Population: 2,841 (est.)
- The Falkland Islands pound is the official currency of the Falkland Islands.
- The most predominant religion is Christianity, of which the primary denominations are Church of England, Roman Catholic, United Free Church, and Lutheran. There is also a Bahá’í congregation.
- Falkland Islanders are legally British Citizens.
- The islands are still subject to ownership disputes between Britain and Argentina.
- And the country is littered with mines from the last war 1982.
- 90% of the island claims British birth or descent.
- There are 500,000 sheep on the island.
- There is only one town, Stanley.
- English is the official language, though there is a small number of Spanish speakers. Many people on the island learn Spanish as their second language.
- There are 7 pubs on the island and they don’t serve pints, only bottles.
- There are no chain stores or ATMs on the island, and only one bank.
- 80% of the world’s breeding population of Black-Browed Albatross are on the island and five different types of penguin breed here.
The Falkland Islands are an archipelago located in the South Atlantic Ocean on the Patagonian Shelf. The principal islands are about 310 miles (500 kilometres) east of the Patagonian coast at a latitude of about 52°S. The archipelago which has an area of 4,700 square miles (12,173 square kilometres) comprises East Falkland, West Falkland and 776 smaller islands. The islands, a British Overseas Territory, enjoy a large degree of internal self-government with the United Kingdom guaranteeing good government and taking responsibility for their defence and foreign affairs. The capital and only city is Stanley on East Falkland.
Controversy exists over the Falklands’ original discovery and subsequent colonisation by Europeans. At various times there have been French, British, Spanish, and Argentine settlements. Britain re-established its rule in 1833, though the islands continue to be claimed by Argentina. In 1982, following Argentina‘s invasion of the islands, the two-month-long undeclared Falklands War between both countries resulted in the surrender of all Argentine forces and the return of the islands to British administration.
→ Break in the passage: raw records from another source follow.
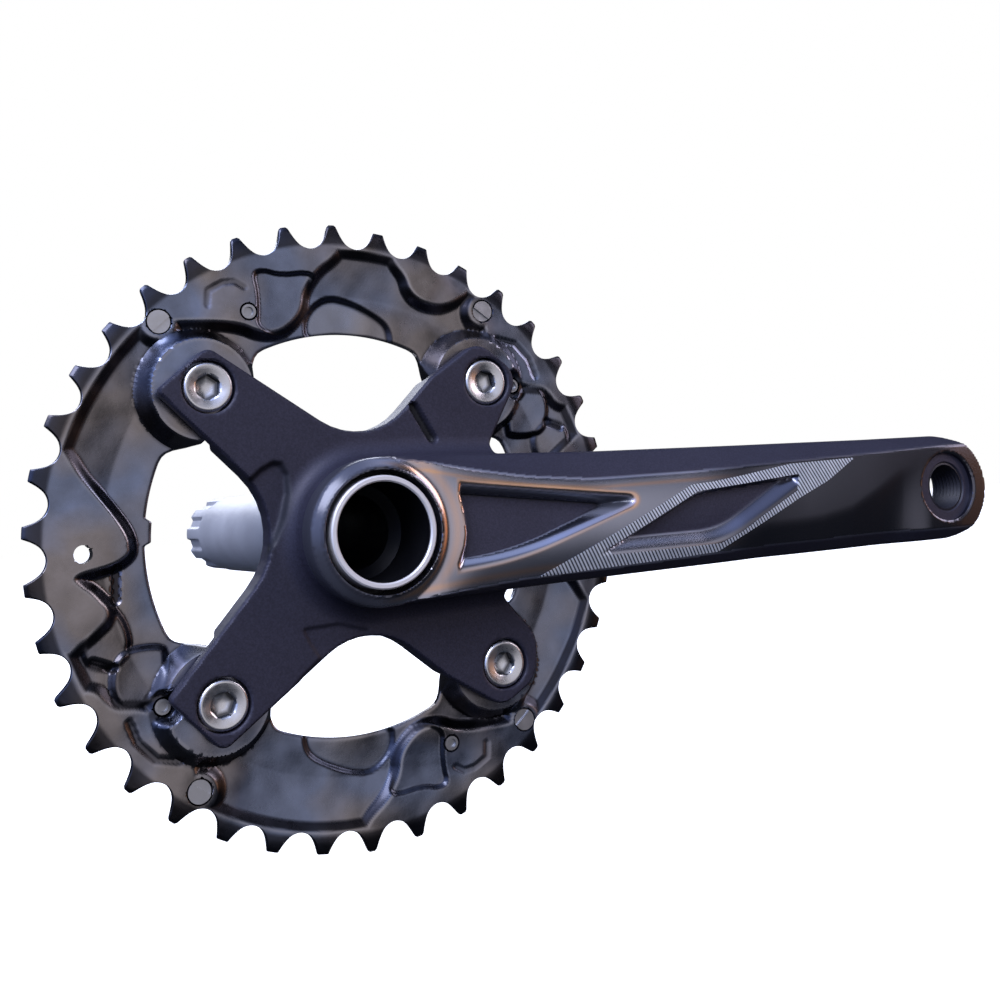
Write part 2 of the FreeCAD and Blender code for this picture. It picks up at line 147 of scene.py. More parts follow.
# Helpers for meshes. The points given to newPiece are x, out and z in millimetres, and its
# numbers are kept at the points for the material to read.
def newPiece(name, points, faces, node, material, numbers=None, sharp=35):
    points = np.asarray(points, float)
    mesh = bpy.data.meshes.new(name)
    co = np.column_stack([points[:, 0], -points[:, 1], points[:, 2]]) * 0.001
    mesh.from_pydata(co, [], faces)
    for label, values in (numbers or {}).items():
        attribute = mesh.attributes.new(label, "FLOAT", "POINT")
        attribute.data.foreach_set("value", np.asarray(values, np.float32))
    mesh.validate()
    mesh.shade_smooth()
    mesh.set_sharp_from_angle(angle=math.radians(sharp))
    piece = bpy.data.objects.new(name, mesh)
    bpy.context.scene.collection.objects.link(piece)
    mesh.materials.append(material)
    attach(piece, "root")
    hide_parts(node)
    print(f"{name}: {len(mesh.polygons)} faces")
    return piece


def joinParts(parts):
    # Several pairs of points and faces become one.
    points, faces, start = [], [], 0
    for partPoints, partFaces in parts:
        points.append(partPoints)
        faces += [[corner + start for corner in face] for face in partFaces]
        start += len(partPoints)
    return np.vstack(points), faces


def slide(x, z, distance, moved):
    # Moves the chosen points onto the line where "distance" is zero, along its slope.
    step = 0.02
    px, pz = x[moved], z[moved]
    for _ in range(3):
        d = distance(px, pz)
        gx = (distance(px + step, pz) - distance(px - step, pz)) / (2 * step)
        gz = (distance(px, pz + step) - distance(px, pz - step)) / (2 * step)
        scale = np.maximum(gx ** 2 + gz ** 2, 0.3)
        px = px - np.clip(d * gx / scale, -0.3, 0.3)
        pz = pz - np.clip(d * gz / scale, -0.3, 0.3)
    x[moved], z[moved] = px, pz


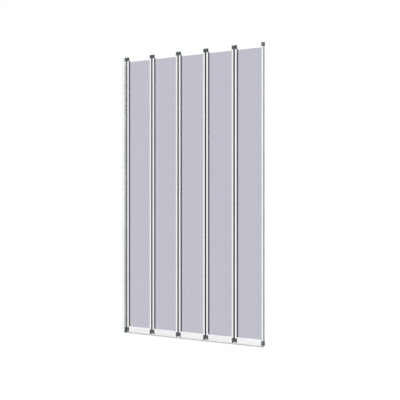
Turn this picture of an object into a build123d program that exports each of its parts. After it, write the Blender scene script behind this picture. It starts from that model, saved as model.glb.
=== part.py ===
"""Folding bath screen: five glazed panels hinged edge to edge on a wall profile.

Millimetres. X runs along the open screen from the wall, Y across it with the shower's
outside at -Y, and Z up. The origin is on the wall, on the screen's centre plane, at the
bath rim. Each joint is a pair of vertical pins joined by short link plates, so the panels
fold flat against each other either way.
"""

import os

from build123d import *

os.makedirs("parts", exist_ok=True)

# --- overall sizes ---
HEIGHT = 1400.0  # wall profile, bath rim to top
PANELS = 5
PITCH = 235.0  # joint centre to joint centre
FIRST_JOINT = 38.5  # wall to the first joint centre
END_REACH = 227.65  # last joint centre to the free edge
WALL = 1.2  # aluminium extrusion wall

# --- hinge line: two pins a folded panel's depth apart ---
DEPTH = 10.0  # profile depth, front to back
FOLD_GAP = 0.3  # air between folded panels
PIN_SPACING = DEPTH + FOLD_GAP
NOSE_R = DEPTH / 2
PIN_R = 2.0
PIN_RUN = 0.05  # radial running clearance of a pin in its fork
PLATE_THICK = 5.0
PLATE_RUN = 0.2  # above and below a link plate
SLOT_BACK = NOSE_R + 0.3  # fork slot behind the pin axis

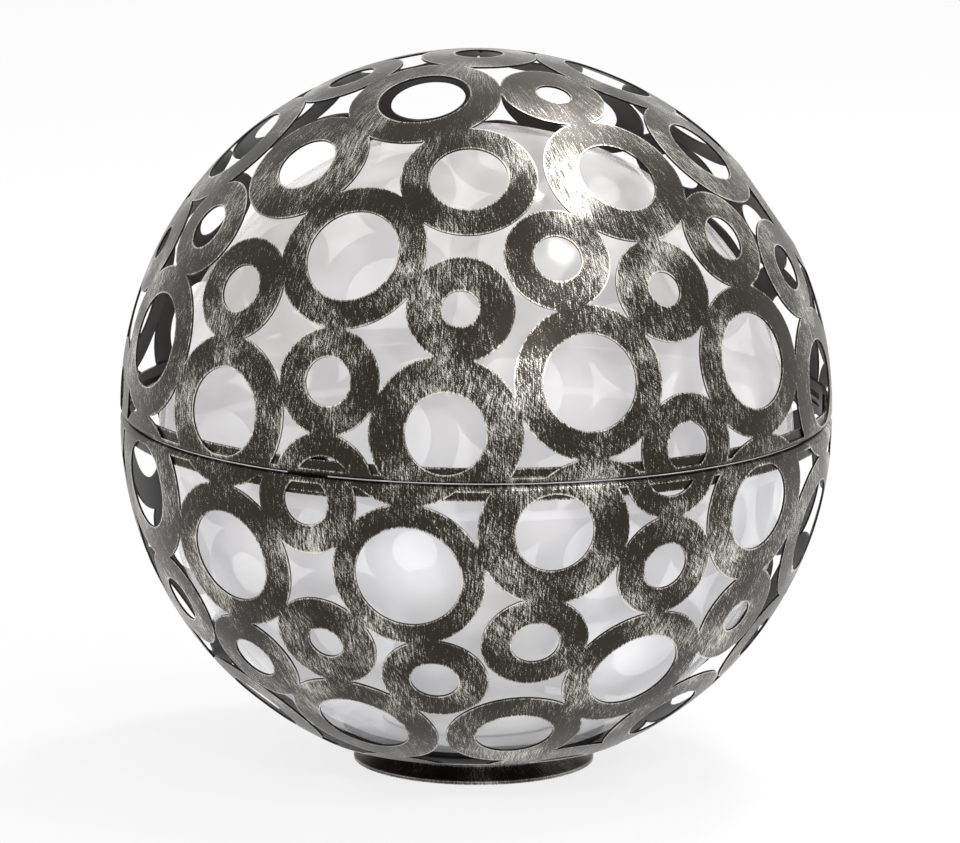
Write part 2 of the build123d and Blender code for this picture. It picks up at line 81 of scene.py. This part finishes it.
# Sheet steel in dark pewter lacquer, dry-brushed by hand with silver: thin bright marks down the
# meridians, a few across them, and the most silver where the brush met a cut edge.
pewter = {
    "lacquer": "#272118",
    "inside": "#221d1b",
    "silver": "#e5e1d8",
    "markWidth": 0.34 * millimetre,  # real marks are finer, perhaps 0.2 mm, drawn coarser so that they show
    "markLength": 4.0 * millimetre,
    "crossTwist": 7.0,  # radians a metre, which slants the crossing marks
    "crossShare": 0.38,  # how much of the marks crosses
    "markDepth": 0.04 * millimetre,
    "markSoftness": (-0.04, 0.09),  # from bare lacquer to full silver, around the cover of the piece
    "wander": 2.5 * millimetre,  # sideways wander of the marks
    "wanderSize": 20 * millimetre,
    "patchSize": 26 * millimetre,
    "speckSize": 0.4 * millimetre,
    "edgeWidth": 1.5 * millimetre,
    "edgeTurn": (0.998, 0.93),  # cosine to the rounded normal where an edge begins and is full
    "outsideTurn": (0.15, 0.5),  # cosine to the way outwards where the brush began to reach and reached
    "patchLift": 0.48,
    "speckLift": 0.30,
    "edgeLift": 0.13,
    "lacquerRoughness": 0.36,
    "silverRoughness": 0.32,
    "coat": 0.15,
    "coatRoughness": 0.32,
    # More silver in places, part of it painted highlight: where, how far it reaches (mm) and how much it
    # adds. These were matched to the photograph's brightness, so a second brushing there is a guess. An
    # empty list leaves them out.
    "silverAndPaintedHighlights": [
        ((35, -79, 252), 28, 0.14),  # painted highlight: a lamp's reflection on the real one, not silver
        ((44, -108, 220), 24, 0.02),
        ((21, -133, 179), 26, 0.04),
        ((62, -115, 193), 24, 0.03),
        ((82, -34, 251), 26, 0.08),
        ((90, -99, 185), 24, 0.07),
        ((42, -110, 61), 22, 0.09),
        ((-106, -85, 104), 32, 0.06),
    ],
}
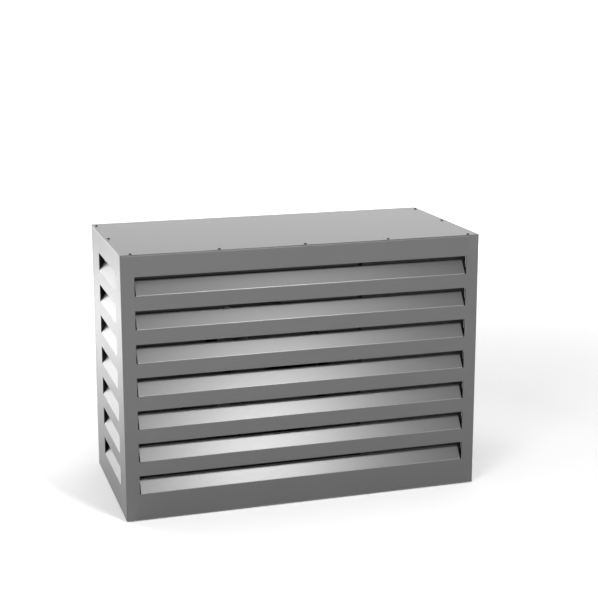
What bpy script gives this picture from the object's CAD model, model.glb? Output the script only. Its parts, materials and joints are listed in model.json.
"""The looks of a pool heat pump in a louvred sheet-metal casing.

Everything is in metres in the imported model's own frame: +Z up, front towards -Y, origin on the floor.
Visible sheet metal, screws, the coil, the fan and the rear and side fittings are rebuilt here with their
folds, fins and rounded edges. The rest of the works keeps its CAD shape, with rounded edges and its own
material.
"""

import json
import math

import bmesh
import bpy
from mathutils import Matrix, Vector


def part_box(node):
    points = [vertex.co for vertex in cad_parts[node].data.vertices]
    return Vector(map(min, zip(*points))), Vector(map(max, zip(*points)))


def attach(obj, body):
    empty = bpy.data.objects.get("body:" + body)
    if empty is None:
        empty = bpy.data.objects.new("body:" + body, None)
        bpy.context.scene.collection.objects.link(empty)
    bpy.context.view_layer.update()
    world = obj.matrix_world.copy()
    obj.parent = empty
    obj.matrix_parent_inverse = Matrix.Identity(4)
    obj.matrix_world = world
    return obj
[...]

The population, estimated at 2,841, primarily consists of native Falkland Islanders, the vast majority being of British descent. Other ethnicities include French, Gibraltarian, and Scandinavian. Immigration from the United Kingdom, Saint Helena, and Chile has reversed a former population decline. The predominant and official language is English. Under the British Nationality Act of 1983, Falkland Islanders are legally British citizens.
The islands lie on the boundary of the Subarctic maritime climate and Temperate maritime climate zones with both major islands having mountain ranges reaching to 2,300 feet (700 m). The islands are home to large bird populations, although many no longer breed on the main islands due to introduced species. Major economic activities include fishing, tourism, sheep farming with an emphasis on high-quality wool exports, and oil exploration. Oil exploration, licensed by the Falkland Islands Government, remains controversial as a result of maritime disputes with Argentina.